===== GIVEN MATERIAL =====
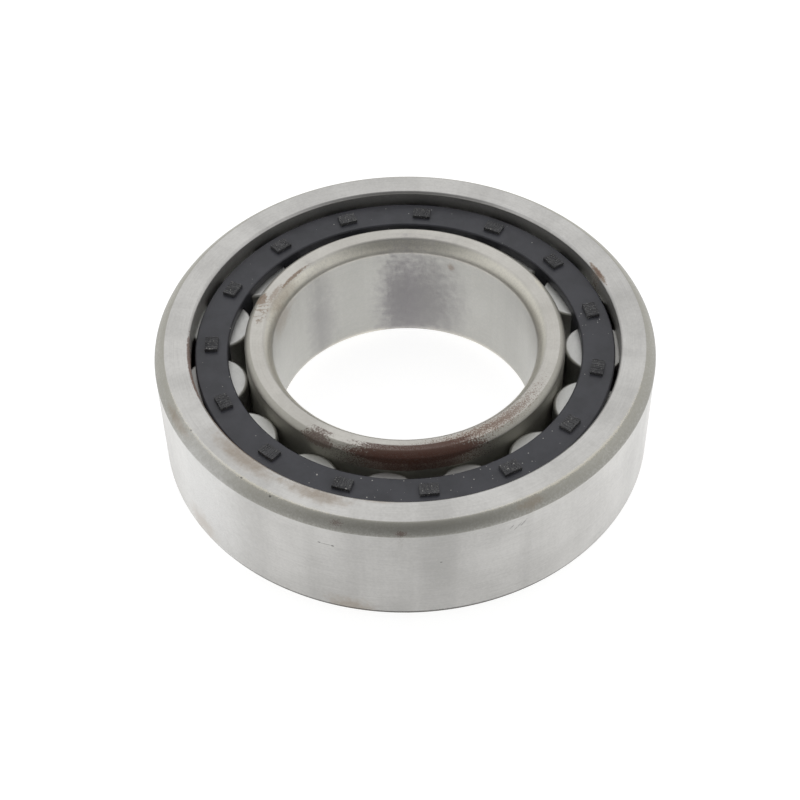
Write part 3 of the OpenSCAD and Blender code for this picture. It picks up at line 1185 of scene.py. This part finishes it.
@dataclass(frozen=True)
class Studio:
    """The pale floor, the white room, the soft light and the camera."""

    elevation: float = 46.8
    distance: float = 0.3017
    lens: float = 77.85
    roll: float = -0.87
    shift: Point = (-0.0069, -0.0256)
    paper: float = 0.75
    horizon: float = 0.75
    zenith: float = 0.95
    front: float = 0.15
    dim_from: float = 0.55
    dim_full: float = 0.97
    floor_gap: float = 0.05 * MM
    floor_reach: float = 3.0
    floor_white: float = 0.88
    glow_centre: Point = (2.0, -95.0)
    glow_start: float = 20.0
    glow_end: float = 95.0
    glow_near: float = 0.34
    glow_far: float = 0.74
    box_place: Triple = (-0.08, 0.45, 0.55)
    box_size: float = 0.5
    box_power: float = 0.08

    def build(self, floor_height: float) -> None:
        """Sets up everything round the bearing.

        Args:
            floor_height: Height that the bearing stands on, in metres.
        """
        self.build_camera()
        self.build_floor(floor_height)
        self.build_world()
        self.build_light()

    def build_camera(self) -> None:
        """Places the camera, which looks at the bearing's centre from the front and above."""
        data = bpy.data.cameras.new("camera")
        data.lens = self.lens
        data.shift_x, data.shift_y = self.shift
        camera = bpy.data.objects.new("camera", data)
        bpy.context.scene.collection.objects.link(camera)
        tilt = math.radians(self.elevation)
        away = Vector((0.0, -math.cos(tilt), math.sin(tilt)))
        turn = away.to_track_quat("Z", "Y").to_matrix().to_4x4()
        camera.matrix_world = (Matrix.Translation(away * self.distance) @ turn
                               @ Matrix.Rotation(math.radians(self.roll), 4, "Z"))
        bpy.context.scene.camera = camera

    def build_floor(self, height: float) -> None:
        """Lays a pale floor. It lights the steel as matt paper does, and shows as plain white behind it.

        Args:
            height: Height of the floor, in metres.
        """
        reach = self.floor_reach
        height -= self.floor_gap
        floor = new_piece("floor")
        corners = [(x * reach, y * reach, height) for x, y in ((-1, -1), (1, -1), (1, 1), (-1, 1))]
        floor.data.from_pydata(corners, [], [(0, 1, 2, 3)])
        graph, material, shader = new_finish("white_paper")
        shader.inputs["Base Color"].default_value = (self.paper, self.paper, self.paper, 1.0)
        shader.inputs["Roughness"].default_value = 0.9
        away = graph.run("ShaderNodeVectorMath", {0: own_place(graph), 1: (*self.glow_centre, height / MM)},
                         out="Value", operation="DISTANCE")
        glow = graph.ramp(away, self.glow_start, self.glow_end, self.glow_near, self.glow_far)
        graph.feed(shader.inputs["Emission Color"], glow)
        shader.inputs["Emission Strength"].default_value = 1.0
        shown = graph.node("ShaderNodeBsdfPrincipled")
        shown.inputs["Base Color"].default_value = (0.3, 0.3, 0.3, 1.0)
        shown.inputs["Emission Color"].default_value = (1.0, 1.0, 1.0, 1.0)
        shown.inputs["Emission Strength"].default_value = self.floor_white
        seen = graph.run("ShaderNodeLightPath", {}, out="Is Camera Ray")
        both = graph.run("ShaderNodeMixShader", {0: seen, 1: shader.outputs[0], 2: shown.outputs[0]})
        graph.feed(material.node_tree.nodes["Material Output"].inputs["Surface"], both)
        floor.data.materials.append(material)
        floor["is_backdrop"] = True

    def build_world(self) -> None:
        """Surrounds the scene with a white room that is brighter overhead and dimmer towards the front."""
        world = bpy.data.worlds.new("white_room")
        bpy.context.scene.world = world
        world.use_nodes = True
        graph = Graph(world.node_tree)
        back = world.node_tree.nodes["Background"]
        back.inputs["Color"].default_value = (1.0, 1.0, 1.0, 1.0)
        way = graph.run("ShaderNodeTexCoord", {}, out="Generated")
        parts = graph.node("ShaderNodeSeparateXYZ")
        graph.feed(parts.inputs[0], way)
        sky = graph.ramp(parts.outputs["Z"], -0.1, 0.9, self.horizon, self.zenith)
        tilt = math.radians(self.elevation)
        ahead = graph.run("ShaderNodeVectorMath", {0: way, 1: (0.0, -math.cos(tilt), math.sin(tilt))},
                          out="Value", operation="DOT_PRODUCT")
        dim = graph.ramp(ahead, self.dim_from, self.dim_full, 1.0, self.front)
        seen = graph.run("ShaderNodeLightPath", {}, out="Is Camera Ray")
        lit = graph.math("MULTIPLY", sky, dim)
        graph.feed(back.inputs["Strength"], graph.math("ADD", graph.math("MULTIPLY", lit, graph.math(
            "SUBTRACT", 1.0, seen)), seen))
        bpy.context.scene.view_settings.view_transform = "Standard"

    def build_light(self) -> None:
        """Hangs one soft box behind and above the bearing."""
        data = bpy.data.lights.new("back_box", "AREA")
        data.size, data.energy = self.box_size, self.box_power
        lamp = bpy.data.objects.new("back_box", data)
        bpy.context.scene.collection.objects.link(lamp)
        lamp.location = self.box_place
        lamp.rotation_mode = "QUATERNION"
        lamp.rotation_quaternion = Vector(self.box_place).to_track_quat("Z", "Y")


def main() -> None:
    """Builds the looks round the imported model."""
    logging.basicConfig(level=logging.INFO, format="%(name)s: %(message)s")
    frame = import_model()
    cad_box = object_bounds()
    low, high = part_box("roller_01")
    pitch, radius = (low.x + high.x) / 2 / MM, (high.x - low.x) / 2 / MM
    race = pitch + radius + (pitch - radius - Span.of(frame["nodes"]["inner_ring"]).outer)
    Studio().build(cad_box[0].z)
    effects, lathe = Effects(), Lathe()
    rings = Rings(lathe, effects)
    rings.build_outer(frame, race)
    rings.build_inner(frame)
    Rollers(lathe, effects).build(frame)
    Cage(effects).build(frame)


if __name__ == "__main__":
    main()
=====
* EXERCISE:
In this exercise, copy only the lines from the opening line of the material through the line where "white behind it." appears.

* ANSWER IN FULL:
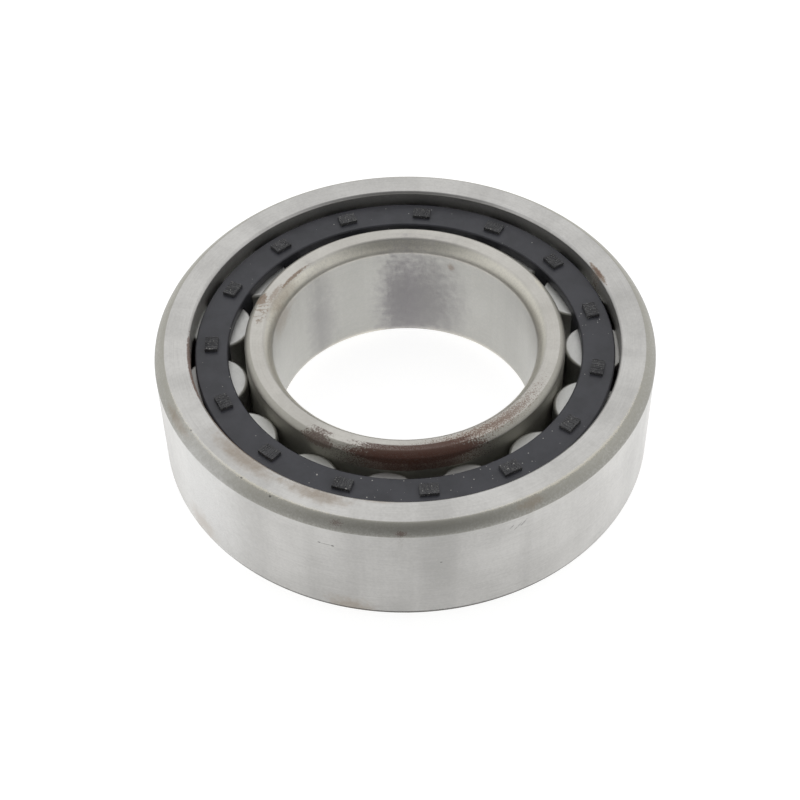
Write part 3 of the OpenSCAD and Blender code for this picture. It picks up at line 1185 of scene.py. This part finishes it.
@dataclass(frozen=True)
class Studio:
    """The pale floor, the white room, the soft light and the camera."""

    elevation: float = 46.8
    distance: float = 0.3017
    lens: float = 77.85
    roll: float = -0.87
    shift: Point = (-0.0069, -0.0256)
    paper: float = 0.75
    horizon: float = 0.75
    zenith: float = 0.95
    front: float = 0.15
    dim_from: float = 0.55
    dim_full: float = 0.97
    floor_gap: float = 0.05 * MM
    floor_reach: float = 3.0
    floor_white: float = 0.88
    glow_centre: Point = (2.0, -95.0)
    glow_start: float = 20.0
    glow_end: float = 95.0
    glow_near: float = 0.34
    glow_far: float = 0.74
    box_place: Triple = (-0.08, 0.45, 0.55)
    box_size: float = 0.5
    box_power: float = 0.08

    def build(self, floor_height: float) -> None:
        """Sets up everything round the bearing.

        Args:
            floor_height: Height that the bearing stands on, in metres.
        """
        self.build_camera()
        self.build_floor(floor_height)
        self.build_world()
        self.build_light()

    def build_camera(self) -> None:
        """Places the camera, which looks at the bearing's centre from the front and above."""
        data = bpy.data.cameras.new("camera")
        data.lens = self.lens
        data.shift_x, data.shift_y = self.shift
        camera = bpy.data.objects.new("camera", data)
        bpy.context.scene.collection.objects.link(camera)
        tilt = math.radians(self.elevation)
        away = Vector((0.0, -math.cos(tilt), math.sin(tilt)))
        turn = away.to_track_quat("Z", "Y").to_matrix().to_4x4()
        camera.matrix_world = (Matrix.Translation(away * self.distance) @ turn
                               @ Matrix.Rotation(math.radians(self.roll), 4, "Z"))
        bpy.context.scene.camera = camera

    def build_floor(self, height: float) -> None:
        """Lays a pale floor. It lights the steel as matt paper does, and shows as plain white behind it.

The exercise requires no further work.